_Short exercise_
Below is a set of records; print all of them exactly as written.

_Listing_
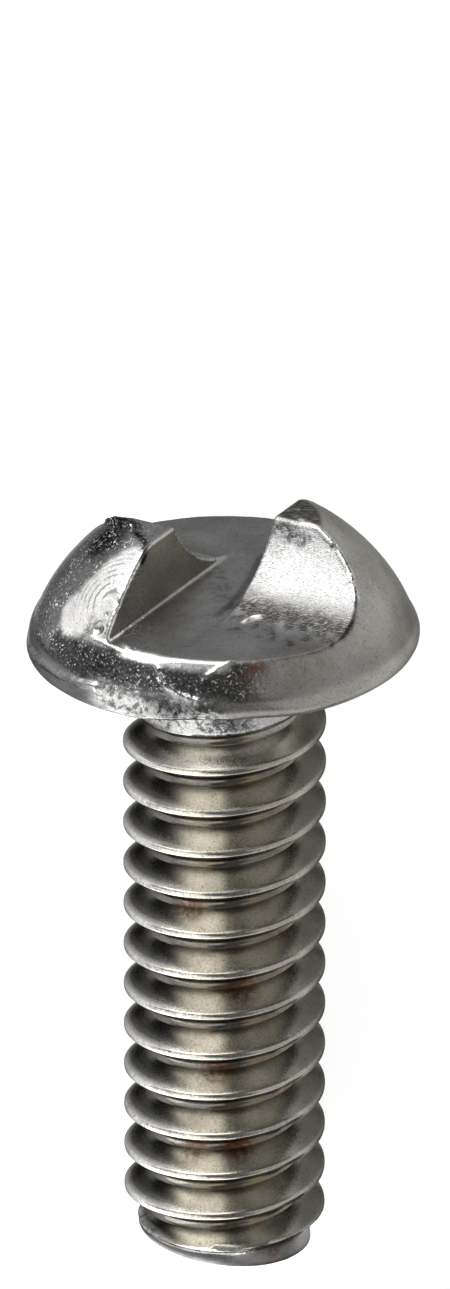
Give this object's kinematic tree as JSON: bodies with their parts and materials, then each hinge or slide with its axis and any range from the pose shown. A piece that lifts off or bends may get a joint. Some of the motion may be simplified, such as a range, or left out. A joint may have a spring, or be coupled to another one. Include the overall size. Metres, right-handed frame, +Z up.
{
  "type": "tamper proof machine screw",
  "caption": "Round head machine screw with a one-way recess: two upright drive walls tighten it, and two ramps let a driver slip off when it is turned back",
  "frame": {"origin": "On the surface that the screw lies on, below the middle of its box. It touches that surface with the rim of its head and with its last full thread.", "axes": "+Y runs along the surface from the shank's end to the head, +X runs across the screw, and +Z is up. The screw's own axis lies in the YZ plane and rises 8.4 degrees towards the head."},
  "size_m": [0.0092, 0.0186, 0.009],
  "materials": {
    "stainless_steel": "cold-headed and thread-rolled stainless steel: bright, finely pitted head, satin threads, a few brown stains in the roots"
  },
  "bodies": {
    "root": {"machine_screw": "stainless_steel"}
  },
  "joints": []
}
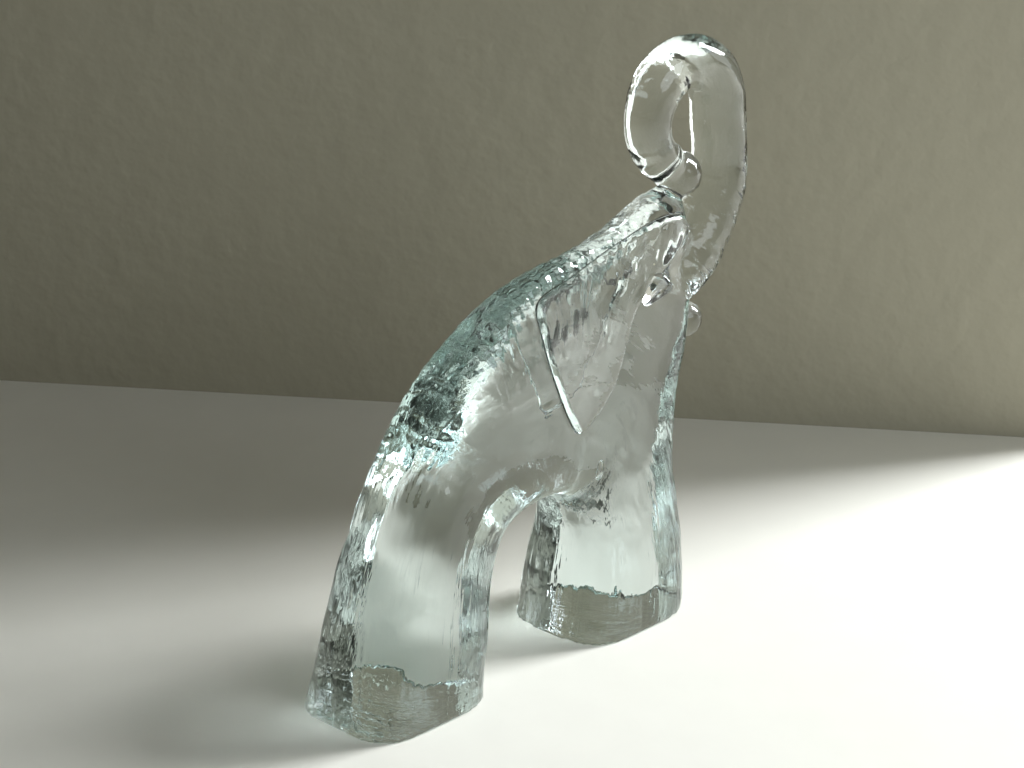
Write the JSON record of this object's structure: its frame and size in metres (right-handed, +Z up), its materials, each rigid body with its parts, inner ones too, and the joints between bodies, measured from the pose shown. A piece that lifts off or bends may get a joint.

_Full solution_
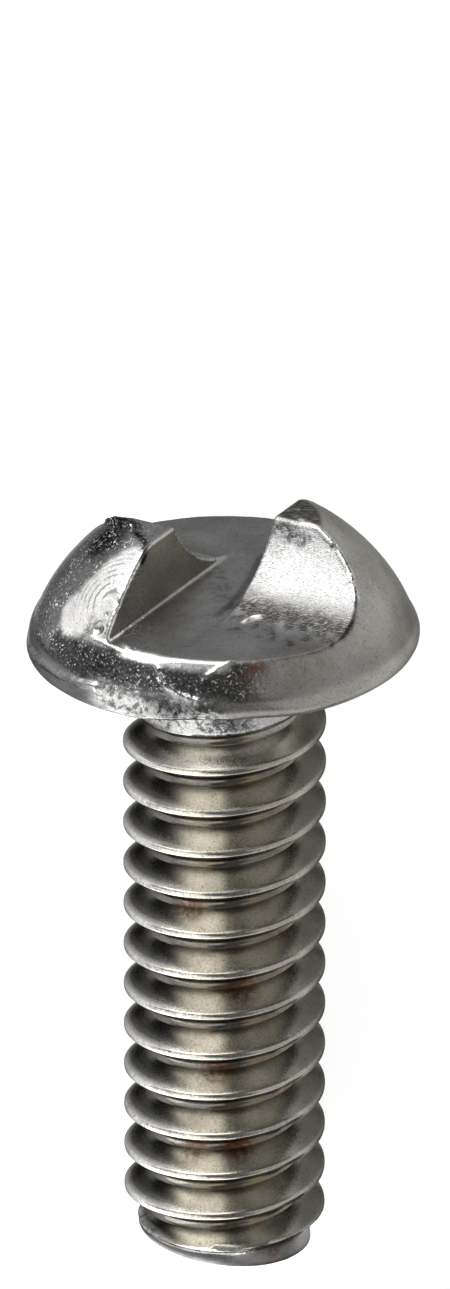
Give this object's kinematic tree as JSON: bodies with their parts and materials, then each hinge or slide with its axis and any range from the pose shown. A piece that lifts off or bends may get a joint. Some of the motion may be simplified, such as a range, or left out. A joint may have a spring, or be coupled to another one. Include the overall size. Metres, right-handed frame, +Z up.
{
  "type": "tamper proof machine screw",
  "caption": "Round head machine screw with a one-way recess: two upright drive walls tighten it, and two ramps let a driver slip off when it is turned back",
  "frame": {"origin": "On the surface that the screw lies on, below the middle of its box. It touches that surface with the rim of its head and with its last full thread.", "axes": "+Y runs along the surface from the shank's end to the head, +X runs across the screw, and +Z is up. The screw's own axis lies in the YZ plane and rises 8.4 degrees towards the head."},
  "size_m": [0.0092, 0.0186, 0.009],
  "materials": {
    "stainless_steel": "cold-headed and thread-rolled stainless steel: bright, finely pitted head, satin threads, a few brown stains in the roots"
  },
  "bodies": {
    "root": {"machine_screw": "stainless_steel"}
  },
  "joints": []
}
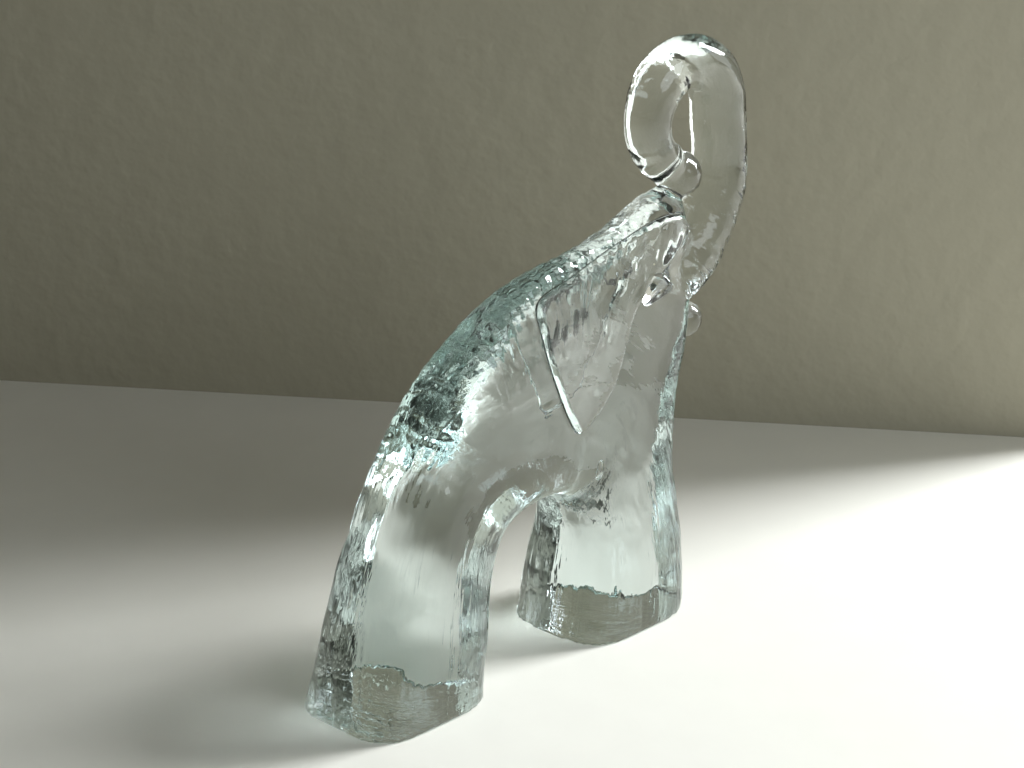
Write the JSON record of this object's structure: its frame and size in metres (right-handed, +Z up), its materials, each rigid body with its parts, inner ones too, and the joints between bodies, measured from the pose shown. A piece that lifts off or bends may get a joint.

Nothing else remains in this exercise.